Required work. Tally up the lines carrying the string "code" and respond with only the resulting number.

Records provided.
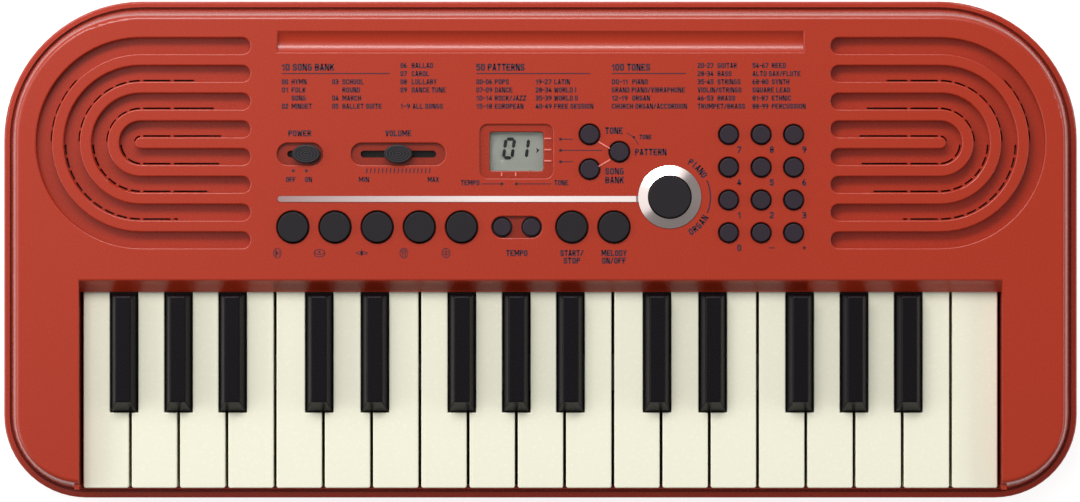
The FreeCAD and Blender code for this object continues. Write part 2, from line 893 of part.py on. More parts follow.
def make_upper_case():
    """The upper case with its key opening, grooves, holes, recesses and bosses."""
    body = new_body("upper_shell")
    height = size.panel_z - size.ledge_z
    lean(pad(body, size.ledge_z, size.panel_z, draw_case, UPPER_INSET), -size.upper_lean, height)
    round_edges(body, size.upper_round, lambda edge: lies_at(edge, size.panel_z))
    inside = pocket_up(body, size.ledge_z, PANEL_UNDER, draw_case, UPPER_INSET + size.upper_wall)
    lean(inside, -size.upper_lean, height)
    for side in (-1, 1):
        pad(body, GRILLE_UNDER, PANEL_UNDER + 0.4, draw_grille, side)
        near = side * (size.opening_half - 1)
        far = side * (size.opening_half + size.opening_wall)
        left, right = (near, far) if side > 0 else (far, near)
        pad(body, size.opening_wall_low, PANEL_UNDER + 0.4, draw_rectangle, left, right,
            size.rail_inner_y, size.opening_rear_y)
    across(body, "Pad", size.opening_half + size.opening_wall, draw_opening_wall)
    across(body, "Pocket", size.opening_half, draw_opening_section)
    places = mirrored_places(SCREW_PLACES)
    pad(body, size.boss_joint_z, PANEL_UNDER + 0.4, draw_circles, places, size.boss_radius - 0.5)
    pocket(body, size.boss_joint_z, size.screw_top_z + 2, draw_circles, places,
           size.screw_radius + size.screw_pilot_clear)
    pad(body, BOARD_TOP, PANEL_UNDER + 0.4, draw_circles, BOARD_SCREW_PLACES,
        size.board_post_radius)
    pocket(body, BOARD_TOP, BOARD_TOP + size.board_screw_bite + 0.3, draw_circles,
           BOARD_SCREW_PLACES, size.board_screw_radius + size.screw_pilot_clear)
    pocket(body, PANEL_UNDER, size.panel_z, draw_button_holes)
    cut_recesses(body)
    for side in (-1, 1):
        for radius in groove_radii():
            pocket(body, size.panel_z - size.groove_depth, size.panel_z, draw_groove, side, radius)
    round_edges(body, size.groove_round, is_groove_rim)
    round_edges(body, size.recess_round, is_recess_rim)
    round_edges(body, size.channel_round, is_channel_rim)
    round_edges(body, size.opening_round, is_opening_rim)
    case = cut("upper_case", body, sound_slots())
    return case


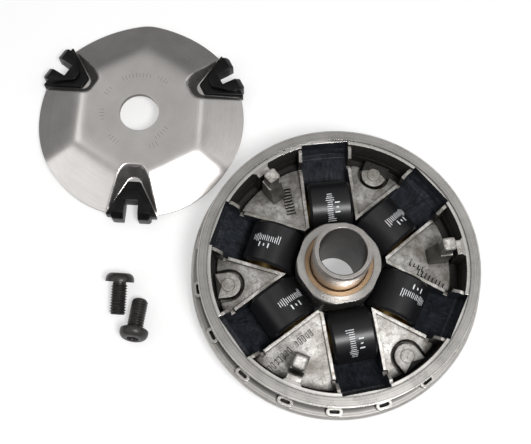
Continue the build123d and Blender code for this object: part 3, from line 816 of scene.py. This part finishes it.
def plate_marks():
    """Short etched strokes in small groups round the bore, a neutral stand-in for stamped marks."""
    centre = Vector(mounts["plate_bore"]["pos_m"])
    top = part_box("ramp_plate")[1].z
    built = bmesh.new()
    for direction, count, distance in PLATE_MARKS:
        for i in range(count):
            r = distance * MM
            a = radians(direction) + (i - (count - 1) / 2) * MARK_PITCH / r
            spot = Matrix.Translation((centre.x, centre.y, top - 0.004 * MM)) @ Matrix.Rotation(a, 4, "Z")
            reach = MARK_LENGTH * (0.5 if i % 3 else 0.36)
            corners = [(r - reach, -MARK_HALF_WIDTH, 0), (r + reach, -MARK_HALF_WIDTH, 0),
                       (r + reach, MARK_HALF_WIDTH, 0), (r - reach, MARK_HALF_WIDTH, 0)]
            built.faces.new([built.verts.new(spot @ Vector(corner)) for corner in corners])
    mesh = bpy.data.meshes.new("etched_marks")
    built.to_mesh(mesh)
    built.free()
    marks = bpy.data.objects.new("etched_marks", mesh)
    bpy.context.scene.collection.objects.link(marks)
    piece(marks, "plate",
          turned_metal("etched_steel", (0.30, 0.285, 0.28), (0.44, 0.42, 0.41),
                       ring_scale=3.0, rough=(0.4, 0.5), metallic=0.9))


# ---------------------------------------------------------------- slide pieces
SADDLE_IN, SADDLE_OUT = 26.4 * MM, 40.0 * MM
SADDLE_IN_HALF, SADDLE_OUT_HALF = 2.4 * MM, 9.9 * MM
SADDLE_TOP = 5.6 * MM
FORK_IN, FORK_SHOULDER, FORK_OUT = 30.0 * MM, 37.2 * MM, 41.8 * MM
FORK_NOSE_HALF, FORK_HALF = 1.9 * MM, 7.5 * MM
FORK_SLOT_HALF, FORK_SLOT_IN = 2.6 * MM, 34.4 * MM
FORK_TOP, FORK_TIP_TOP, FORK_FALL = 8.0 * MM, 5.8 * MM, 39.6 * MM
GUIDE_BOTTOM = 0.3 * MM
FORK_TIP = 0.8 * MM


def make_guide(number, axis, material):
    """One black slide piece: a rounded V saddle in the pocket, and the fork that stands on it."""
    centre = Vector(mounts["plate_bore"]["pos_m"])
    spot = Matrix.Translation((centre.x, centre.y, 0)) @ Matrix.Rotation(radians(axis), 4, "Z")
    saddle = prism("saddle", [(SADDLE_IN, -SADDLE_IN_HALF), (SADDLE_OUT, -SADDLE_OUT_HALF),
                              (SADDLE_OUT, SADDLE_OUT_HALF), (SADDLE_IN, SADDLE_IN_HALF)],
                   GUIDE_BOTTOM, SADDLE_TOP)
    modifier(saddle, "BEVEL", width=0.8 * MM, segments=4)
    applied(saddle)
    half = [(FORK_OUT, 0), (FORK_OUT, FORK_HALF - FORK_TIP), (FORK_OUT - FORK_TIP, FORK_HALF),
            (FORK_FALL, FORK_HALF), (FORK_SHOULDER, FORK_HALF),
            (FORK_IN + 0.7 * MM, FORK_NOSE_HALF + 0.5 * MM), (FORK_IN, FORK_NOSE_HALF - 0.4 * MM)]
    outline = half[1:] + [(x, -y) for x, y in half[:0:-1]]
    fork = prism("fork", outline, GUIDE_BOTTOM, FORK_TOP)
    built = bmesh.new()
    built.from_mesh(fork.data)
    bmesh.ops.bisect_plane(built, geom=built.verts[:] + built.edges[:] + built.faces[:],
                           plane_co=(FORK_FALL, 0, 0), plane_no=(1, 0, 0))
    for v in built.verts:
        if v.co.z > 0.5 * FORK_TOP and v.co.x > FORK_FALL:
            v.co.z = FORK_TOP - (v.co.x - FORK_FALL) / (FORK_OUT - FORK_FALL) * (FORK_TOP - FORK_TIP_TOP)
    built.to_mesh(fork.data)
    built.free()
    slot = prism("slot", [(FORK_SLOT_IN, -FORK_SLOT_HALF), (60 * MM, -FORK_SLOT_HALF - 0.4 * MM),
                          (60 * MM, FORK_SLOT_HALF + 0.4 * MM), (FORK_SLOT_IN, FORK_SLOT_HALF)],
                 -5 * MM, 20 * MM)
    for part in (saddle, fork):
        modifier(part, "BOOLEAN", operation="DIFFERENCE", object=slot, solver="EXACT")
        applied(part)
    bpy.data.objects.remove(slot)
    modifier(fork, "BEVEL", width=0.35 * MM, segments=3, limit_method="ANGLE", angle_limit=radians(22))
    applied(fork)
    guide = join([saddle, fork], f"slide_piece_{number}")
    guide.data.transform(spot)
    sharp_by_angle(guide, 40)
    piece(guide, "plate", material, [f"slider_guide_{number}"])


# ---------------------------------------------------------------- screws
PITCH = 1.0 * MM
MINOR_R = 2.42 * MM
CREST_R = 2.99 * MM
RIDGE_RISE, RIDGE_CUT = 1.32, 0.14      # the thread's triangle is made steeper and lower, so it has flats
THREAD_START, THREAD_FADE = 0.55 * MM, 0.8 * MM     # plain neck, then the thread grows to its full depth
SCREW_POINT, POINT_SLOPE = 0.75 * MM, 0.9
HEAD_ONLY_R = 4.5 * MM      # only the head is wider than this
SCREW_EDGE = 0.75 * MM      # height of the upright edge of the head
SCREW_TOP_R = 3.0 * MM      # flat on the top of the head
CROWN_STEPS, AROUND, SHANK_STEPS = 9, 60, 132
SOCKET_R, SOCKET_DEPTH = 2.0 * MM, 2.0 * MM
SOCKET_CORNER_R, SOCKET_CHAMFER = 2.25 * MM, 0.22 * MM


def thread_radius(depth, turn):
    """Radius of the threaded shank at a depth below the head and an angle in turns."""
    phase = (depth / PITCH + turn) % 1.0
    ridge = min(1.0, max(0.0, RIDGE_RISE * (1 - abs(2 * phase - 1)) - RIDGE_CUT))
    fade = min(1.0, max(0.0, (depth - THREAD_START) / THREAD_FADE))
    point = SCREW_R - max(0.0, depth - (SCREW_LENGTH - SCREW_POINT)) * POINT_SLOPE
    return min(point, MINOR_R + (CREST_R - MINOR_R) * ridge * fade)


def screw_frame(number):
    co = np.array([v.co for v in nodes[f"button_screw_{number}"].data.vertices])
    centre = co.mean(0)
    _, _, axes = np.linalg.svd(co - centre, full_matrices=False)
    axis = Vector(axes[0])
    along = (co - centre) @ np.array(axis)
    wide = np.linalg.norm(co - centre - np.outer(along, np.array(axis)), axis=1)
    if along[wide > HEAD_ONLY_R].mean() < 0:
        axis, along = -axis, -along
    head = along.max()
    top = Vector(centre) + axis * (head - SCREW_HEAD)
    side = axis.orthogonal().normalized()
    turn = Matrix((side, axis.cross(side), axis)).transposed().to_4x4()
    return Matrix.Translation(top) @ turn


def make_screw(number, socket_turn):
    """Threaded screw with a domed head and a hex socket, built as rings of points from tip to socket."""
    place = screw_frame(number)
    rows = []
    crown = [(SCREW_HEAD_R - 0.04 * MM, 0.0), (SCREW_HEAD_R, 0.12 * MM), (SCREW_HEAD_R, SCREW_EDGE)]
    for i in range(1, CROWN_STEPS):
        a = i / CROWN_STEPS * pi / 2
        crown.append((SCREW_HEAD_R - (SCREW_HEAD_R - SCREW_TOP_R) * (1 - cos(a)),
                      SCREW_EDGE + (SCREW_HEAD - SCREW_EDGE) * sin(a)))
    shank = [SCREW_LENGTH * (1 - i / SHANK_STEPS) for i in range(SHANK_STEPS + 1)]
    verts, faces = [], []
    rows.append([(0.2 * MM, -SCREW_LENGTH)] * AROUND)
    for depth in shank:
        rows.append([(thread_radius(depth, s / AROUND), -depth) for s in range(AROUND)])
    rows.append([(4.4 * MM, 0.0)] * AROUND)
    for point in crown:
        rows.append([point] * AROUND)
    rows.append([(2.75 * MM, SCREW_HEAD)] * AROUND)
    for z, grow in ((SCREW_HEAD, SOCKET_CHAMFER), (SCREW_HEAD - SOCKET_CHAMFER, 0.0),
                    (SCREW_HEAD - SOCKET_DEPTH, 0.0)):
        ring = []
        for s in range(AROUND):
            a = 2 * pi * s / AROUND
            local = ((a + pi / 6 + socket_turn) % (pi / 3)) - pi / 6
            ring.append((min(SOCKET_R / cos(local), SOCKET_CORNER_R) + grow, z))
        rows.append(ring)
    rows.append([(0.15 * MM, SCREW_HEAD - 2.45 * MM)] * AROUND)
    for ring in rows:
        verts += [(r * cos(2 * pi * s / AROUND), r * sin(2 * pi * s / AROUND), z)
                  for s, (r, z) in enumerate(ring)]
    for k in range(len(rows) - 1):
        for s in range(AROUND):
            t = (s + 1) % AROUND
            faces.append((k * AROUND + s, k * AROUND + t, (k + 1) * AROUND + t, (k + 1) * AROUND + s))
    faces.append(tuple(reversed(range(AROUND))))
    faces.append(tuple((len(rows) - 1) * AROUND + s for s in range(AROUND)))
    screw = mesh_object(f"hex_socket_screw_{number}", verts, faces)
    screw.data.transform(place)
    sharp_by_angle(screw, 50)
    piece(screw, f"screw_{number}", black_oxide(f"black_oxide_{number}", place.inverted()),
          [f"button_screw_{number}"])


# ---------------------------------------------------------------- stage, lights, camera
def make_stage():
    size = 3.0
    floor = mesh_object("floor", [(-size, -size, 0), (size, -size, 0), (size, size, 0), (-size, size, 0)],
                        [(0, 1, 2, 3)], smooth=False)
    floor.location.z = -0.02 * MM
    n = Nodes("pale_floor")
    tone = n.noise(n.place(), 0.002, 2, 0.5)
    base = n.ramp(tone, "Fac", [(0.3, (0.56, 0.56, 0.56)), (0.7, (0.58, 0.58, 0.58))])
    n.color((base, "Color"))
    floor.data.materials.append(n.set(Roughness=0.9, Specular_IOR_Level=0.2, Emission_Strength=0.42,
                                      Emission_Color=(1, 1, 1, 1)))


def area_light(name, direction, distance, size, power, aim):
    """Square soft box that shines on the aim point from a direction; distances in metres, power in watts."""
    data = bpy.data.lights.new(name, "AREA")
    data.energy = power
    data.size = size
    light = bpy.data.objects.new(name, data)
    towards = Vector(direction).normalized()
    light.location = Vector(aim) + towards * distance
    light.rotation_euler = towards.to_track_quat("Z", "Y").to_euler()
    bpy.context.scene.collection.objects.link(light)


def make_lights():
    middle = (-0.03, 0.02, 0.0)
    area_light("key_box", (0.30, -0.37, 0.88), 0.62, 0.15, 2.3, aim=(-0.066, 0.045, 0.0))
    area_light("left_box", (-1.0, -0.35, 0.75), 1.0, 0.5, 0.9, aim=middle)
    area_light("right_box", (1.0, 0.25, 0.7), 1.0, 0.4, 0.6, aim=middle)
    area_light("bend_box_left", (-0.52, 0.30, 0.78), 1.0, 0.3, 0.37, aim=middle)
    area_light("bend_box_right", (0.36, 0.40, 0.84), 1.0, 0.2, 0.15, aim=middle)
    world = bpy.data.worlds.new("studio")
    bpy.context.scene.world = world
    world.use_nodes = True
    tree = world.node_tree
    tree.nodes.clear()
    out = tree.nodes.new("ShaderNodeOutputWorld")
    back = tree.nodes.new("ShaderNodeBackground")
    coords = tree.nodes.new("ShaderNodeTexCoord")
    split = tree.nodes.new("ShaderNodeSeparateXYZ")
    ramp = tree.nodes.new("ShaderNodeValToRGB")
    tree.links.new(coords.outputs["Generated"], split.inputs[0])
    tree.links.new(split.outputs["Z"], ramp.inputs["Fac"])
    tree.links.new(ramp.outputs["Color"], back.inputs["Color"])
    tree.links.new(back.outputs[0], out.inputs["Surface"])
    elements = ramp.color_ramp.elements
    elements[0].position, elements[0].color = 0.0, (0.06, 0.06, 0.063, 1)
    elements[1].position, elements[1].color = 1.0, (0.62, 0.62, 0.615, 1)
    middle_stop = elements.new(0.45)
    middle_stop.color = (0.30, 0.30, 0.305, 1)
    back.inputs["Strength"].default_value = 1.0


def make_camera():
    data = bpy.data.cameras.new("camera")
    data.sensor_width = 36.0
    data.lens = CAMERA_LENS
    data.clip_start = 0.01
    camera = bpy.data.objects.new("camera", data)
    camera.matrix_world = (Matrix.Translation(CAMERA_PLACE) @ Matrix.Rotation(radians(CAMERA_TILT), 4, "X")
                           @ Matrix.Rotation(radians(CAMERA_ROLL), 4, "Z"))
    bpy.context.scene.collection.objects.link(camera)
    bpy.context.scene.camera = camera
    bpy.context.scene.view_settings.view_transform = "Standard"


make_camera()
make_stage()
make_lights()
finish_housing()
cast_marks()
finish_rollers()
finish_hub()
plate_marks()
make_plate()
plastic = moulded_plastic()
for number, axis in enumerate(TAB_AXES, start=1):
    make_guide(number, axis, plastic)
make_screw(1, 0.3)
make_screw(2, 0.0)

Final answer. 2